Esos artistas no pretendían trascender sino documentar. Hablamos de obras como
las de Eugene Atget o David Octavius Hill y algunos de los personajes
representados en la constitución de la Iglesia Escocesa. Durante el siglo XX y
con la democratización de la prensa escrita la fotografía perderá el aura
porque se tiende a la reproducción masiva de imágenes, algo que ha ido
creciendo de forma exponencial hasta nuestros días.
Antón
Patiño en su libro titulado el Manifiesto de la mirada define el aura de
Benjamin como una paradoja del espacio tiempo. Se trata de una irrepetible
sensación de lejanía. Algo que pasó en un momento muy concreto y que es
imposible de recuperar, ya no volverá a verse nunca más porque las
circunstancias han cambiado tanto cuando vivía Benjamin y no digamos en el
momento actual con la presencia de las redes sociales y el segundo de fama que
nos proporciona un like o un corazoncito en Instagram.
El
aura es parecida al nimbo que observamos en muchos de los cuadros que
representan a los santos o figuras cercanas a la divinidad.

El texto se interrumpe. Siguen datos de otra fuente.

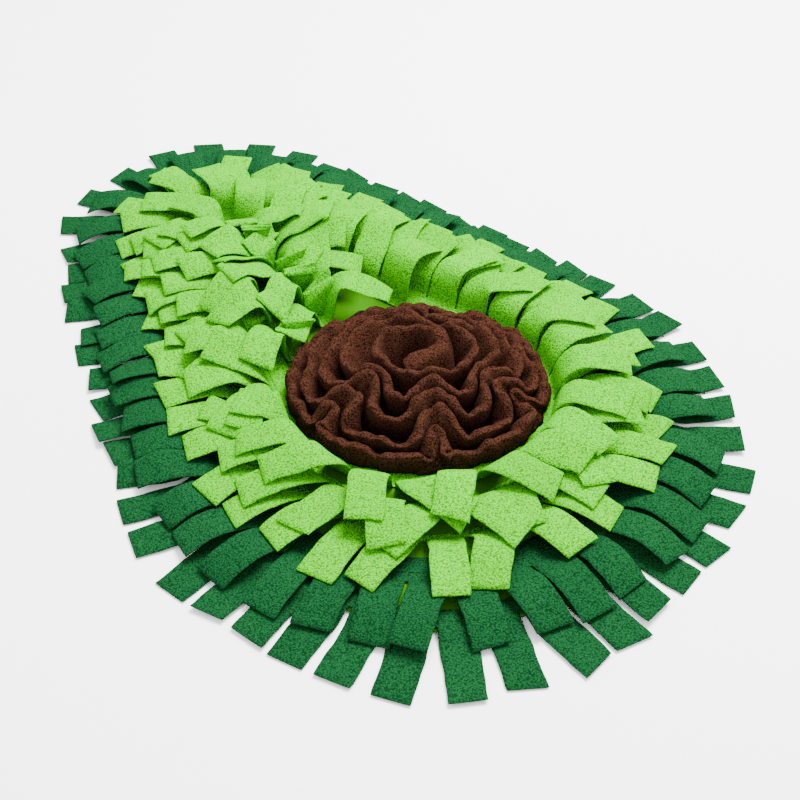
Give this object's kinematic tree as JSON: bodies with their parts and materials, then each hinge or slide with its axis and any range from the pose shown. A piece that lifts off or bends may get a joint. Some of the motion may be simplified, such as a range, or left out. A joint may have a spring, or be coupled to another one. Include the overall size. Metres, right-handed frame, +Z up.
{
  "type": "snuffle mat",
  "caption": "Avocado-shaped snuffle mat with overlapping rows of cut fleece strips, dark green outside and light green inside, round a wound brown fleece rosette.",
  "frame": {"origin": "on the floor, under the middle of the mat's bounding box", "axes": "+Z up, +Y towards the mat's narrow end"},
  "size_m": [0.4965, 0.7297, 0.0569],
  "materials": {
    "base_cloth": "matt yellow-green cloth",
    "dark_fleece": "matt, softly napped dark green fleece",
    "light_fleece": "matt, softly napped light green fleece",
    "brown_fleece": "matt, softly napped brown fleece"
  },
  "bodies": {
    "root": {"base_panel": "base_cloth", "fringe_dark_lower": "dark_fleece", "fringe_dark_upper": "dark_fleece", "fringe_light_outer": "light_fleece", "fringe_light_middle": "light_fleece", "fringe_light_inner": "light_fleece", "fringe_light_neck": "light_fleece", "fringe_light_centre": "light_fleece", "rosette": "brown_fleece"}
  },
  "joints": []
}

El aura puede
designar un prestigio especial que acompaña a ciertas obras cuyo resplandor
justificaría el respeto y veneración de las que son objeto.
Pero
también el aura podría aplicarse a cualquier objeto que se lleva a un museo,
cambia su contexto de manera que adquiere una nueva imagen y no digamos si
llega a exponerse. Por muy extraño que parezca podemos encontrar gente de todo
tipo dando vueltas alrededor y tratando de escrutar la intencionalidad del
autor para dotar de contenido artístico a un objeto cualquiera. Al estar en el
museo la obra se carga de una fuerza especial, se trata de un campo magnético
que parece atraer al espectador.
El
aura es al mismo tiempo extrañeza y familiaridad. Siguiendo los pasos de Sigmund
Freud que decía que lo siniestro es simplemente un hecho familiar que poco a
poco se fue convirtiendo en algo extraño. El aura sería la sensación de
perplejidad ante lo cotidiano.
El
aura se nos presenta como algo lejano, es una sensación que se apodera de
nosotros. Frente a ella tenemos la huella que es cercana y es algo que se
encuentra a nuestro alcance, con facilidad de acceso.
Aplicamos
el aura de Benjamin al arte pero en realidad abarca todas las ciencias humanas,
psicología, historia, estética, sociología, ideas políticas, religión, de todas
ellas podemos extraer diagnósticos reveladores del futuro.
Podríamos
decir que se observa el aura en las esculturas de Giacometti, la mirada distante
a lo próximo y cotidiano, la realidad más humilde y sencilla que produce una
inquietante sensación de extrañamiento. Figuras que hieráticas nos contemplan
fuera de tiempo, seres que arrastran su vivencia existencial como espectros del
desasosiego, deambulando hacia ninguna parte, transportando su soledad y su
drama.
Si
a un aborigen le tomas una fotografía piensa que le has arrebatado el alma, eso
mismo pensaba Walter Benjamin frente a la reproducción de las obras de arte que
comenzaba a convertirse en algo masivo. Y no hablamos de la actualidad sino que
los hacemos de los años 30 del siglo pasado. Se trata de una nueva pobreza, de
la precariedad de la sociedad moderna para poder crear nuevos modelos, del
ritmo y repetición del que nos habla Omar Calabrese como una de las características
del Neobarroco, que enlaza con el momento en que vivimos.
Benjamin
apostaba por un tipo de obras de arte que debían unir a la vez el compromiso y
una apuesta por la transformación de las estructuras actuales. La obra debía
ser transgresora y renovadora estéticamente. El Guernica de Picasso puede
servir como ejemplo de lo que estamos hablando.
El
aura nos vincula al mundo en el que vivimos y a nuestra sociedad. La obra de
arte, como decía Theodor Adorno, posee en común con la magia un contexto que la
sustrae de la realidad profana.
Benjamin
decía que la verdadera obra de arte tiene un lugar donde el que se sitúa recibe
un frescor como el de la brisa de un amanecer venidero. Quizás debamos
analizarlo de esta manera cada vez que acudimos a un museo y así diferenciar
aquello que aporta y todo lo que se trata de una simple reproducción.